BOLD – Müvekkillerinin tutuksuz yargılanmasını isteyen gazetecilerin avukatı Resul Temur, kısıtlamayla birlikte dosyadaki deliller ve bu delillerin hukuka uygunluğunu inceleme imkânlarının olmadığını, bunun da suçlamaya karşı delil sunma, lehte delil toplanması talep hakkını ortadan kaldırdığını dile getirdi.
Evrensel gazetesinin haberine göre Temur, bunun Anayasanın 36’ncı maddesi ile Avrupa İnsan Hakları Sözleşmesinin (AİHS) 6’ncı maddesinde düzenlenen ‘adil yargılama hakkına’ aykırı olduğunu kaydetti.
‘KÖTÜ NİYETLİ VE HUKUKİ AMAÇTAN BAĞIMSIZ BİR KARAR’
Temur, müvekkillerinin soruşturma savcısına ifade vermesinden 3-4 dakika sonra 6 sayfalık tutuklanma sevk talebini içeren evrakın hazırlanmasının, evrakın önceden hazırlandığını ve sadece ifadenin kopyalanıp eklenmesiyle işlem yapıldığını ortaya koyduğuna dikkat çekti.
Tutuklamaya gerekçe yapılan “basın yayın kuruluşu görünümü altında örgütün nihai hedeflerine ulaşmasına yönelik tespitin” suç soruşturması kapsamında yer almadığını, müvekkilleri açısından suçlamanın “özgülenmemiş” olduğunu dile getiren Temur, bunun suç ve cezanın şahsiliği ilkesini yerle bir eden kötü niyetli ve hukuki amaçtan bağımsız bir karar olduğunun altını çizdi.
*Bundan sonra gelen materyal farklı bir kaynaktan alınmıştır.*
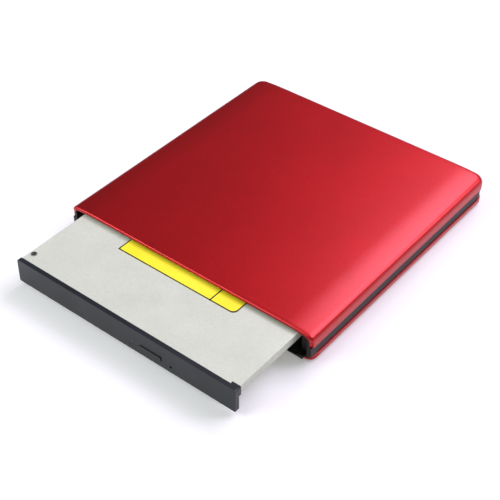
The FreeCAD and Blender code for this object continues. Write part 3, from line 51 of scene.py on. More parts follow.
QUARTER_TURN = math.pi / 2
# an edge that bends by more than this is sharp
SHARP = math.radians(38)
SLOTS = {part["node"]: part["material_slot"] for part in frame["record"]["subparts"]}


# ---- finishes ----

def paint(code):
    """An sRGB hex value as the linear colour that the shaders use, by the sRGB standard's curve."""
    parts = [int(code[i:i + 2], 16) / 255 for i in (1, 3, 5)]
    return tuple(c / 12.92 if c <= 0.04045 else ((c + 0.055) / 1.055) ** 2.4 for c in parts) + (1.0,)


def per_mm(size):
    """The scale that makes one turn of a pattern this many millimetres."""
    return 1.0 / (size * MM)


def add(finish, kind, sockets=None, **settings):
    """Add one node to a finish, with its settings, and its sockets set or linked."""
    node = finish.node_tree.nodes.new(kind)
    for name, setting in settings.items():
        setattr(node, name, setting)
    for name, what in (sockets or {}).items():
        if isinstance(what, bpy.types.NodeSocket):
            finish.node_tree.links.new(what, node.inputs[name])
        else:
            node.inputs[name].default_value = what
    return node


def new_finish(name):
    """An empty finish with its surface shader, and the place on the piece in metres."""
    finish = bpy.data.materials.new(name)
    finish.use_nodes = True
    finish.node_tree.nodes.clear()
    surface = add(finish, "ShaderNodeBsdfPrincipled")
    out = add(finish, "ShaderNodeOutputMaterial")
    finish.node_tree.links.new(surface.outputs["BSDF"], out.inputs["Surface"])
    spot = add(finish, "ShaderNodeTexCoord").outputs["Object"]
    return finish, surface, spot


def dress(finish, surface, **sockets):
    """Set or link the surface shader's own sockets; an underline in a name stands for a space."""
    for name, what in sockets.items():
        socket = surface.inputs[name.replace("_", " ")]
        if isinstance(what, bpy.types.NodeSocket):
            finish.node_tree.links.new(what, socket)
        else:
            socket.default_value = what


def shades(finish, value, *steps):
    """A ramp from (place, hex colour) steps."""
    ramp = add(finish, "ShaderNodeValToRGB", {"Fac": value})
    marks = ramp.color_ramp.elements
    while len(marks) < len(steps):
        marks.new(0.5)
    for mark, (at, code) in zip(marks, steps):
        mark.position = at
        mark.color = paint(code)
    return ramp.outputs["Color"]


def pearl_lacquer(name, bare_inside=None):
    """Red mica base coat under clear lacquer, sprayed: deep crimson that glows pink towards the light."""
    finish, surface, spot = new_finish(name)
    # mica flake is about 0.05 mm across; it is drawn at 0.5 mm so that it shows
    flake = add(finish, "ShaderNodeTexVoronoi", {"Vector": spot, "Scale": per_mm(0.5)})
    # the coat's thickness drifts over about 30 mm
    drift = add(finish, "ShaderNodeTexNoise", {"Vector": spot, "Scale": per_mm(30), "Detail": 3.0})
    mica = shades(finish, flake.outputs["Color"], (0.0, "#A80A10"), (0.6, "#B80D13"), (1.0, "#CB141B"))
    depth = shades(finish, drift.outputs["Fac"], (0.3, "#AE0B11"), (0.7, "#BE0F15"))
    mixed = add(finish, "ShaderNodeMixRGB", {"Fac": 0.5, "Color1": mica, "Color2": depth}).outputs["Color"]
    # orange peel of the lacquer, about 1.6 mm from crest to crest
    peel = add(finish, "ShaderNodeTexNoise", {"Vector": spot, "Scale": per_mm(1.6), "Detail": 2.0})
    rough = add(finish, "ShaderNodeMapRange", {
        "Value": flake.outputs["Distance"], "To Min": 0.42, "To Max": 0.52}).outputs["Result"]
    bump = add(finish, "ShaderNodeBump", {
        "Height": peel.outputs["Fac"], "Strength": 0.12, "Distance": 0.05 * MM})
    metal = 0.88
    if bare_inside:
        # the paint stops at the rim: the inside is bare black moulding
        half, floor = bare_inside
        place = add(finish, "ShaderNodeSeparateXYZ", {"Vector": spot}).outputs
        across = add(finish, "ShaderNodeMath", {0: place["X"]}, operation="ABSOLUTE").outputs[0]
        within = add(finish, "ShaderNodeMath", {0: across, 1: half}, operation="LESS_THAN").outputs[0]
        above = add(finish, "ShaderNodeMath", {0: place["Z"], 1: floor}, operation="GREATER_THAN").outputs[0]
        bare = add(finish, "ShaderNodeMath", {0: within, 1: above}, operation="MULTIPLY").outputs[0]
        mixed = add(finish, "ShaderNodeMixRGB", {
            "Fac": bare, "Color1": mixed, "Color2": paint("#121213")}).outputs["Color"]
        metal = add(finish, "ShaderNodeMapRange", {
            "Value": bare, "To Min": metal, "To Max": 0.0}).outputs["Result"]
    dress(finish, surface, Base_Color=mixed, Metallic=metal, Roughness=rough, Normal=bump.outputs["Normal"],
          Coat_Weight=0.5, Coat_Roughness=0.24, IOR=1.5)
    return finish


def moulded_plastic(name, dark, light, roughness, grain_mm, depth_mm, shine=0.5):
    """Moulded plastic from a spark-eroded tool: even colour, fine matt grain, slightly uneven gloss."""
    finish, surface, spot = new_finish(name)
    grain = add(finish, "ShaderNodeTexNoise", {"Vector": spot, "Scale": per_mm(grain_mm), "Detail": 4.0})
    uneven = 0.06
    # the melt's flow shows over about 18 mm
    flow = add(finish, "ShaderNodeTexNoise", {"Vector": spot, "Scale": per_mm(18), "Detail": 2.0})
    colour = shades(finish, flow.outputs["Fac"], (0.3, dark), (0.7, light))
    rough = add(finish, "ShaderNodeMapRange", {
        "Value": grain.outputs["Fac"], "To Min": roughness - uneven, "To Max": roughness + uneven})
    bump = add(finish, "ShaderNodeBump", {
        "Height": grain.outputs["Fac"], "Strength": 0.35, "Distance": depth_mm * MM})
    dress(finish, surface, Base_Color=colour, Roughness=rough.outputs["Result"],
          Normal=bump.outputs["Normal"], IOR=1.53, Specular_IOR_Level=shine)
    return finish


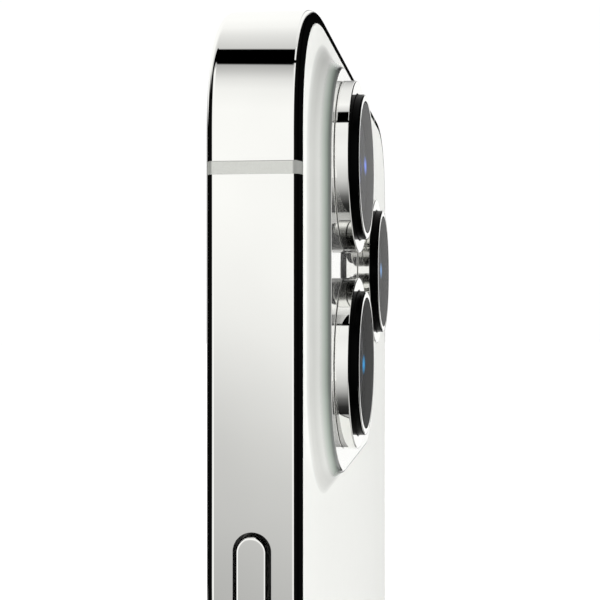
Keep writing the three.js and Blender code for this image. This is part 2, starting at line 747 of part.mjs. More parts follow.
function makeInnerParts() {
  addPart('battery', alongY(polygon(BATTERY_CORNERS), INNER_FRONT, INNER_REAR), 'battery_wrap');
  addPart('logic_board', alongY(polygon(BOARD_CORNERS), BOARD_FRONT, INNER_REAR), 'circuit_board');
  addPart('haptic_housing', cut(blockOf(HAPTIC_HOUSING), [blockOf(HAPTIC_HOLLOW)]), 'shield_can');
  for (const inner of INNER_BLOCKS) {
    addPart(inner.name, blockOf(inner), inner.finish);
  }
  addPart('display_flex', alongX(polygon(DISPLAY_FLEX_CORNERS), ...DISPLAY_FLEX_X), 'flex_polyimide');
  addPart('charging_flex', alongY(polygon(CHARGING_FLEX_CORNERS), ...CHARGING_FLEX_DEPTH), 'flex_polyimide');
}

makeFrame();
makeGlass();
makeBackPlate();
makeChargingCoil();
makeRearCamera();
makeSideControls();
makeBottomEdge();
makeInnerParts();

export default phone;
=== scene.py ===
"""The looks of a flat-sided smartphone with a three-lens rear camera, built round its CAD frame.

Lengths are in millimetres until a mesh is made, and depths are measured along +Y from the flat
of the rear glass, as in the CAD: negative towards the screen, positive proud of the rear glass.
"""
import math

import bmesh
import bpy
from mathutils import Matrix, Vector


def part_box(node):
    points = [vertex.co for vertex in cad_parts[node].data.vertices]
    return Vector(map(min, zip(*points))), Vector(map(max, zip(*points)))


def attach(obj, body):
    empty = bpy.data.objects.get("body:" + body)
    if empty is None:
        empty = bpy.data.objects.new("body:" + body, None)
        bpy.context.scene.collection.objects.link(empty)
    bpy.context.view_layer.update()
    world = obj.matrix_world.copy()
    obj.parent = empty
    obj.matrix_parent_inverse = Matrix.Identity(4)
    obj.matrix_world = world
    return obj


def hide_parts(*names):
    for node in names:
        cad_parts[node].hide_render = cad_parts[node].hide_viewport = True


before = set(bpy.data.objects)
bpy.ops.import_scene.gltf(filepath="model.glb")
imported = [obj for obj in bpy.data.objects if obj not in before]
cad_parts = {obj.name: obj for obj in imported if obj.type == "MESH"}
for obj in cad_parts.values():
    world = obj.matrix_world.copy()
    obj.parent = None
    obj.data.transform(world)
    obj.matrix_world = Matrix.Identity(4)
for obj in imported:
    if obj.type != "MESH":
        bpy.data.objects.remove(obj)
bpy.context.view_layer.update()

MM = 0.001
TAU = 2 * math.pi

# ---------------------------------------------------------------- dimensions

WIDTH = 71.5
HEIGHT = 146.7
THICKNESS = 7.65
CORNER_RADIUS = 12.5
CORNER_POWER = 2.5
CORNER_STEPS = 48
MIDDLE_X = WIDTH / 2 - CORNER_RADIUS
LOW_Z = CORNER_RADIUS
HIGH_Z = HEIGHT - CORNER_RADIUS

FRONT_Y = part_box("front_glass")[0].y / MM
REAR_Y = FRONT_Y + THICKNESS
MID_DEPTH = -THICKNESS / 2

FRONT_FILLET = 0.72
REAR_FILLET = 0.68
FRAME_WALL = 2.6
FRAME_FRONT = -7.5
FRAME_REAR = -0.02
FRONT_LIP = 0.76
REAR_LIP = 0.98
FRONT_SHELF = -6.9
REAR_SHELF = -0.75
BREAK_HALF = 0.5
LOW_BREAK = 14.75
HIGH_BREAK = HEIGHT - LOW_BREAK
EDGE_BREAK_X = -19.5

GLASS_THICKNESS = 0.7
FRONT_GLASS_INSET = 0.84
REAR_GLASS_INSET = 1.04

PLATEAU_X = 14.25
PLATEAU_Z = HEIGHT - 22.15
PLATEAU_SIZE = (35.4, 36.7)
PLATEAU_RADIUS = 9.5
PLATEAU_RISE = 1.7
PLATEAU_SHELL = 0.9
POCKET_MARGIN = 1.6
POCKET_RADIUS = 5.2

# lens parts: radii, and depths from the flat of the rear glass
RING = {"outer": 7.62, "inner": 6.5, "neck": 6.95, "top": 2.92, "seat": 1.74, "bottom": 0.3}
BEZEL = {"outer": 6.42, "inner": 5.2, "top": 3.59, "bottom": 0.6, "seat": 2.85, "bright": 0.04}
COVER = {"radius": 5.76, "low": 2.87, "high": 3.575}
BARREL = {"radius": 4.6, "bottom": -3.6, "top": 2.2, "apex": 2.45}
LENS_OPENINGS = {"upper": 2.9, "lower": 3.3, "far": 2.6}

SLOT_WIDTH = 3.0
CAP_WIDTH = 2.4
CAP_GAP = (SLOT_WIDTH - CAP_WIDTH) / 2
CAP_RISE = 0.35


def middle(node):
    """The middle of a CAD node's box, in millimetres."""
    low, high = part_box(node)
    return (low + high) / 2 / MM


LENSES = {name: middle(f"lens_ring_{name}") for name in ("upper", "lower", "far")}
FLASH = middle("flash_lens")
DEPTH_WINDOW = middle("depth_sensor_window")
REAR_MICROPHONE = (-0.4, HEIGHT - 12.9)

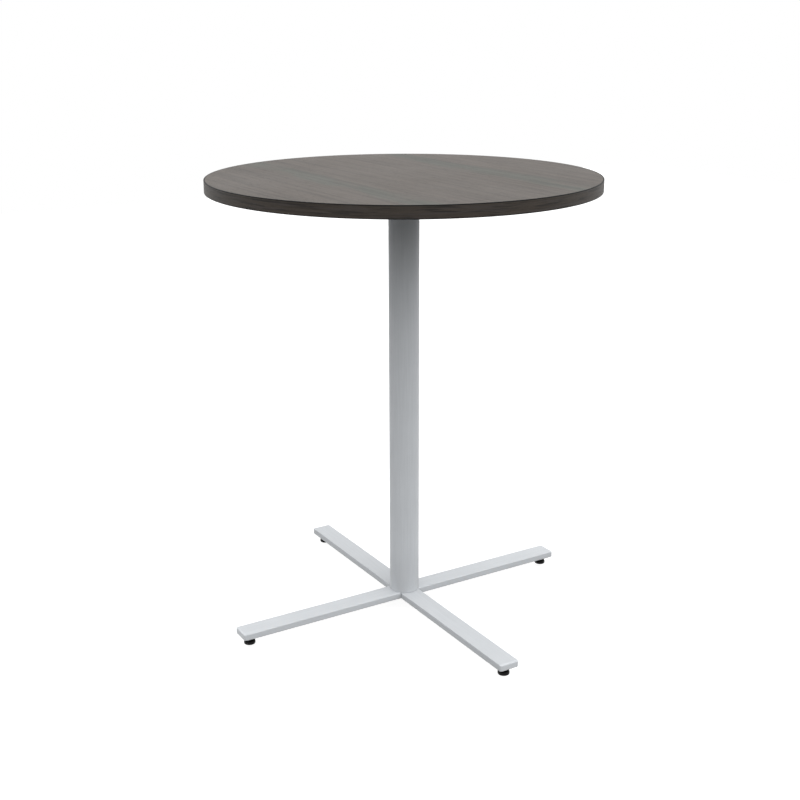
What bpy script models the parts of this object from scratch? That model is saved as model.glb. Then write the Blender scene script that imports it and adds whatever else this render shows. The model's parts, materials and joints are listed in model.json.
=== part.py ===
"""Standing-height pedestal table: a round laminate top on one steel column and a cross of four flat legs.

Units are metres and +Z is up. The origin is on the floor, under the middle of the column. The through leg lies
along X and the two half legs along Y. The glides are modelled fully screwed in.
"""

import math

import bmesh
import bpy
from mathutils import Matrix

# Gap left between pieces that touch, and round what passes through a hole
SEAT_GAP = 0.0003

# Tabletop
TOP_HEIGHT = 1.0795
TOP_DIAMETER = 0.9144
LAMINATE_THICKNESS = 0.0010
CORE_THICKNESS = 0.0262
BACKER_THICKNESS = 0.0008
BAND_THICKNESS = 0.0030
BAND_EDGE_RADIUS = 0.0010

# Mounting plate under the top, its screws and the inserts in the core
PLATE_SPAN = 0.5000
PLATE_THICKNESS = 0.0050
PLATE_ROOT_WIDTH = 0.0900
PLATE_TIP_WIDTH = 0.0400
PLATE_CORNER_RADIUS = 0.0120
SCREW_INNER_REACH = 0.0900
SCREW_TIP_INSET = 0.0200
SCREW_DIAMETER = 0.0060
SCREW_REACH = 0.0120
SCREW_HEAD_DIAMETER = 0.0120
SCREW_HEAD_HEIGHT = 0.0036
SCREW_HEAD_CROWN = 0.0010
SCREW_SOCKET_ACROSS_FLATS = 0.0040
SCREW_SOCKET_DEPTH = 0.0022
CORE_INSERT_DIAMETER = 0.0100
CORE_INSERT_LENGTH = 0.0130

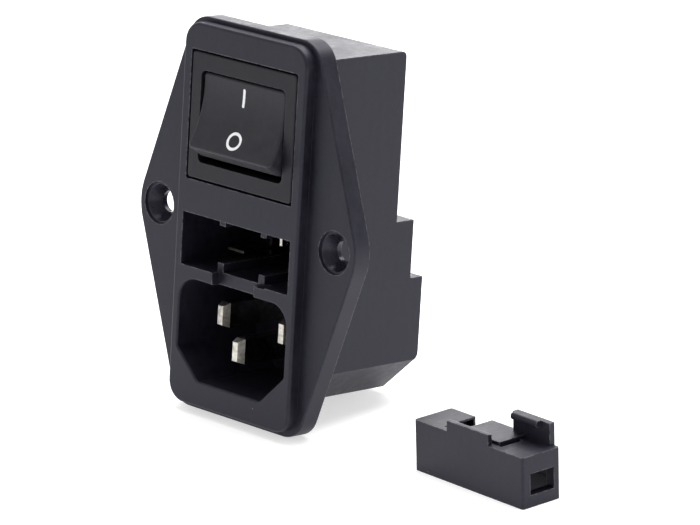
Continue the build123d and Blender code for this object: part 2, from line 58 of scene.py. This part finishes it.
# %% [markdown]
# ## The camera
#
# The picture is a product shot with a long lens, from the right and a little above. A long lens
# shows hardly any perspective, so the camera stands far away for such a small object. Turning a
# camera by azimuth, elevation and roll keeps the three facts apart: where it stands round the
# object, how high it stands, and how far the object leans in the picture.

# %% Camera
FRAME_W = 700
FOCAL_PX = 4663.25
SENSOR_MM = 36.0
CAMERA_AT = Vector((0.51398, -0.48728, 0.15836))
CAMERA_AZIMUTH = math.radians(45.37)
CAMERA_ELEVATION = math.radians(13.0)
CAMERA_ROLL = math.radians(3.3)
NEAREST = 0.01
FARTHEST = 20.0


def camera_turn(azimuth, elevation, roll):
    """Columns are right, up and back. Back points from the scene to the camera, right lies level,
    up is back crossed with right, and then both turn about back by the roll."""
    back = Vector((
        math.sin(azimuth) * math.cos(elevation),
        -math.cos(azimuth) * math.cos(elevation),
        math.sin(elevation),
    ))
    level = Vector((math.cos(azimuth), math.sin(azimuth), 0.0))
    turn = Matrix.Rotation(roll, 3, back)
    right, up = turn @ level, turn @ back.cross(level)
    return Matrix((right, up, back)).transposed()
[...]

‘BASIN ÖZGÜRLÜĞÜNE SALDIRIDIR’
AİHM ve Anayasa Mahkemesi ile Yargıtay’ın haksız tutuklamalarda verdiği ihlal kararlarını dosyaya sunan Temur, müvekkillerinin basın faaliyetleri çerçevesinde soruşturulmasına karşılık şekli olarak “örgüt üyesi” iddiasıyla tutuklanmalarının soruşturmanın ve müvekkillerinin faaliyetlerinin manipüle edildiği sonucunu ortaya koyduğunu belirtti. Bu müdahalenin aynı zamanda basın özgürlüğüne yönelik olduğunu, bunun da Anayasa’nın 13’üncü ve AİHS’in 18’inci maddesi kapsamında ihlale yol açacağının açık olduğunun altını çizdi.